Stated problem:
From the data that follows, print exactly the lines starting at the one containing "obj.data.transform(world)" and ending at the one containing "distance: How far"; include both of them and nothing more.

Given material:
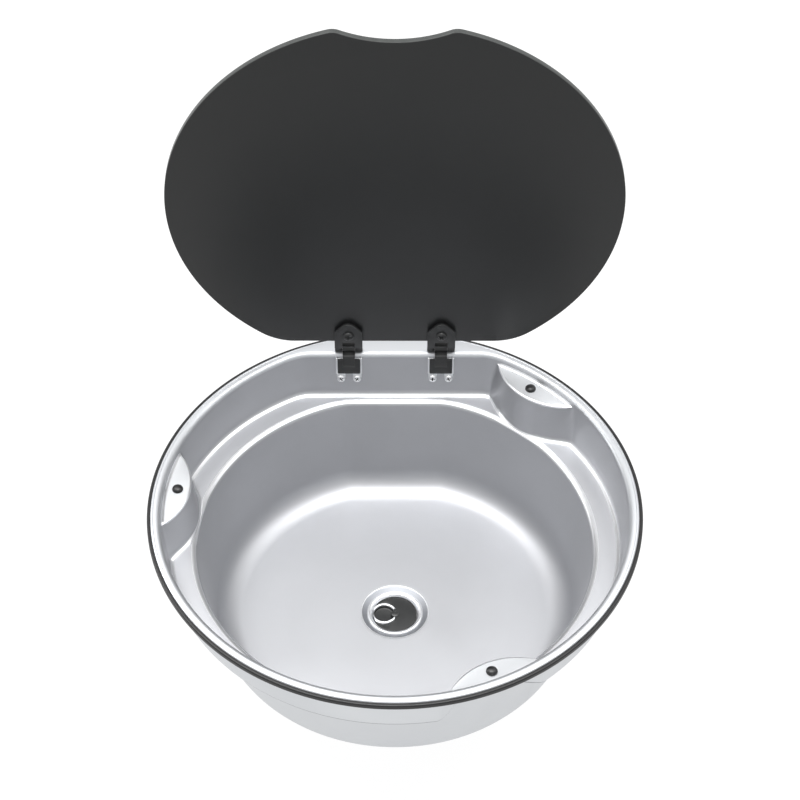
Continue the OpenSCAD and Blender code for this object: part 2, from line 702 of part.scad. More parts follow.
// Chrome rim round the finger pocket, open towards the plug's centre and trimmed to its disc
module plug_grip() {
    outer = grip_inner_r + grip_w;
    color("silver") intersection() {
        translate([-grip_x, 0, plug_top]) rotate([0, 0, grip_gap_angle])
            rotate_extrude(angle = 360 - 2 * grip_gap_angle) polygon(concat(
                [[grip_inner_r, 0], [outer, 0], [outer, grip_h - 0.7]],
                arc(outer - 0.7, grip_h - 0.7, 0.7, 0, 90, 3),
                arc(grip_inner_r + 0.7, grip_h - 0.7, 0.7, 90, 180, 3)));
        translate([0, 0, plug_top - 1]) cylinder(r = plug_r - 0.1, h = grip_h + 2);
    }
}

module plug_seal() {
    color("black") ring(16.3, plug_r - 0.3, plug_top - 4, 0.9);
}

basin();
rim_seal();
bumper(0);  // bumper_back
bumper(1);  // bumper_left
bumper(2);  // bumper_front
hinge_bracket(hinge_xs[0]);  // hinge_bracket_left
hinge_bracket(hinge_xs[1]);  // hinge_bracket_right
hinge_block(hinge_xs[0]);  // hinge_block_left
hinge_block(hinge_xs[1]);  // hinge_block_right
hinge_strap(hinge_xs[0]);  // hinge_strap_left
hinge_strap(hinge_xs[1]);  // hinge_strap_right
backing_plate(hinge_xs[0]);  // backing_plate_left
backing_plate(hinge_xs[1]);  // backing_plate_right
wall_screws();
lid_glass();
hinge_leaf(hinge_xs[0]);  // hinge_leaf_left
hinge_leaf(hinge_xs[1]);  // hinge_leaf_right
hinge_pin(hinge_xs[0]);  // hinge_pin_left
hinge_pin(hinge_xs[1]);  // hinge_pin_right
leaf_gasket(hinge_xs[0]);  // leaf_gasket_left
leaf_gasket(hinge_xs[1]);  // leaf_gasket_right
lid_cap(hinge_xs[0]);  // lid_cap_left
lid_cap(hinge_xs[1]);  // lid_cap_right
cap_seals();
lid_screws();
waste_flange();
waste_top_seal();
waste_lower_seal();
waste_nut();
waste_tail();
tail_seal();
union_nut();
plug_disc();
plug_grip();
plug_seal();
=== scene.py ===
"""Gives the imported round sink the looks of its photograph.

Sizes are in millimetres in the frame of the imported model: the origin lies on the worktop in the
middle of the cut-out, +Z is up and +Y points to the hinges. The glass lid stands open at rest.
"""
import logging
import math
from dataclasses import dataclass, field
from enum import Enum

import bmesh
import bpy
from mathutils import Euler, Matrix, Vector


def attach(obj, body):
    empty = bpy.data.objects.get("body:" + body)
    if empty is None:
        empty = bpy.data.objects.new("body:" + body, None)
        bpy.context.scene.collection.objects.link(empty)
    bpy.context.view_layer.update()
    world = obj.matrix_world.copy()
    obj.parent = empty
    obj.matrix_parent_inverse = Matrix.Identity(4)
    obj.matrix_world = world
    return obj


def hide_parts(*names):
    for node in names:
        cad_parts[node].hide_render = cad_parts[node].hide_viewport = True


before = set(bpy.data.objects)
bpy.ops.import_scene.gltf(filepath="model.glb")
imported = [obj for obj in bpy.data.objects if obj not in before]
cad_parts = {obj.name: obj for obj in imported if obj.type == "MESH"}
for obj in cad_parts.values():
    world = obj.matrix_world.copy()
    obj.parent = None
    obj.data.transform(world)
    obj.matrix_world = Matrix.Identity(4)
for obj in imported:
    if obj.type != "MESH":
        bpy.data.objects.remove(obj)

LOG = logging.getLogger("round_sink")
MM = 0.001
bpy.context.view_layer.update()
Profile = list[tuple[float, float]]
Piece = bpy.types.Object
Paint = bpy.types.Material
Tree = bpy.types.NodeTree
Node = bpy.types.Node
Socket = bpy.types.NodeSocket

# Heights above the worktop
RIM_TOP = 5.5
PAD_TOP = -2.0
FLOOR = -137.8
SEAT = -140.4

# Directions of the pads in degrees, the flat back wall and the hinges
PADS = (50.0, 172.5, 294.5)
WALL_Y = 179.3
WALL_DRAFT = 4.8
WALL_BEND = 3.5
HINGE_XS = (-41.3, 41.3)
KNUCKLE_R = 2.6
PIVOT = Vector((0.0, 184.1, 8.4))
OPEN_ANGLE = -88.8
OPENED = (Matrix.Translation(PIVOT) @ Matrix.Rotation(math.radians(OPEN_ANGLE), 4, "X")
          @ Matrix.Translation(-PIVOT))
UPRIGHT = Matrix.Rotation(math.pi / 2, 4, "X")


# Helpers


def spread(start: float, end: float, steps: int) -> list[float]:
    """Evenly spaced values from start to end, one more than there are steps."""
    return [start + (end - start) * i / steps for i in range(steps + 1)]


def arc(cx: float, cy: float, r: float, start: float, end: float, steps: int) -> Profile:
    """Points on an arc.

    Args:
        cx, cy: Centre of the arc.
        r: Radius.
        start, end: Angles in degrees.
        steps: Number of straight steps.

    Returns:
        steps + 1 points from start to end.
    """
    turn = [math.radians(angle) for angle in spread(start, end, steps)]
    return [(cx + r * math.cos(a), cy + r * math.sin(a)) for a in turn]


def drawn_in(outline: Profile, distance: float) -> Profile:
    """Moves a closed outline inwards.

    Args:
        outline: Corner points, anticlockwise.
        distance: How far every side moves in.

    Returns:
        The new corner points, as many as before.
    """
    moved = []
    for i, here in enumerate(outline):
        sides = []
        for a, b in ((outline[i - 1], here), (here, outline[(i + 1) % len(outline)])):
            along = Vector((b[0] - a[0], b[1] - a[1])).normalized()
            sides.append(Vector((-along.y, along.x)))
        bisector = sides[0] + sides[1]
        point = Vector(here) + bisector * (distance / max(0.25, 1 + sides[0].dot(sides[1])))
        moved.append((point.x, point.y))
    return moved


def rounded_box(w: float, h: float, r: float, cx: float = 0.0, cy: float = 0.0) -> Profile:
    """Outline of a rectangle with rounded corners.

    Args:
        w, h: Width and height.
        r: Corner radius.
        cx, cy: Centre.

    Returns:
        Corner points, anticlockwise.
    """
    outline: Profile = []
    for i, (sx, sy) in enumerate(((1, 1), (-1, 1), (-1, -1), (1, -1))):
        outline += arc(cx + sx * (w / 2 - r), cy + sy * (h / 2 - r), r, 90 * i, 90 * i + 90, 4)
    return outline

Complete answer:
    obj.data.transform(world)
    obj.matrix_world = Matrix.Identity(4)
for obj in imported:
    if obj.type != "MESH":
        bpy.data.objects.remove(obj)

LOG = logging.getLogger("round_sink")
MM = 0.001
bpy.context.view_layer.update()
Profile = list[tuple[float, float]]
Piece = bpy.types.Object
Paint = bpy.types.Material
Tree = bpy.types.NodeTree
Node = bpy.types.Node
Socket = bpy.types.NodeSocket

# Heights above the worktop
RIM_TOP = 5.5
PAD_TOP = -2.0
FLOOR = -137.8
SEAT = -140.4

# Directions of the pads in degrees, the flat back wall and the hinges
PADS = (50.0, 172.5, 294.5)
WALL_Y = 179.3
WALL_DRAFT = 4.8
WALL_BEND = 3.5
HINGE_XS = (-41.3, 41.3)
KNUCKLE_R = 2.6
PIVOT = Vector((0.0, 184.1, 8.4))
OPEN_ANGLE = -88.8
OPENED = (Matrix.Translation(PIVOT) @ Matrix.Rotation(math.radians(OPEN_ANGLE), 4, "X")
          @ Matrix.Translation(-PIVOT))
UPRIGHT = Matrix.Rotation(math.pi / 2, 4, "X")


# Helpers


def spread(start: float, end: float, steps: int) -> list[float]:
    """Evenly spaced values from start to end, one more than there are steps."""
    return [start + (end - start) * i / steps for i in range(steps + 1)]


def arc(cx: float, cy: float, r: float, start: float, end: float, steps: int) -> Profile:
    """Points on an arc.

    Args:
        cx, cy: Centre of the arc.
        r: Radius.
        start, end: Angles in degrees.
        steps: Number of straight steps.

    Returns:
        steps + 1 points from start to end.
    """
    turn = [math.radians(angle) for angle in spread(start, end, steps)]
    return [(cx + r * math.cos(a), cy + r * math.sin(a)) for a in turn]


def drawn_in(outline: Profile, distance: float) -> Profile:
    """Moves a closed outline inwards.

    Args:
        outline: Corner points, anticlockwise.
        distance: How far every side moves in.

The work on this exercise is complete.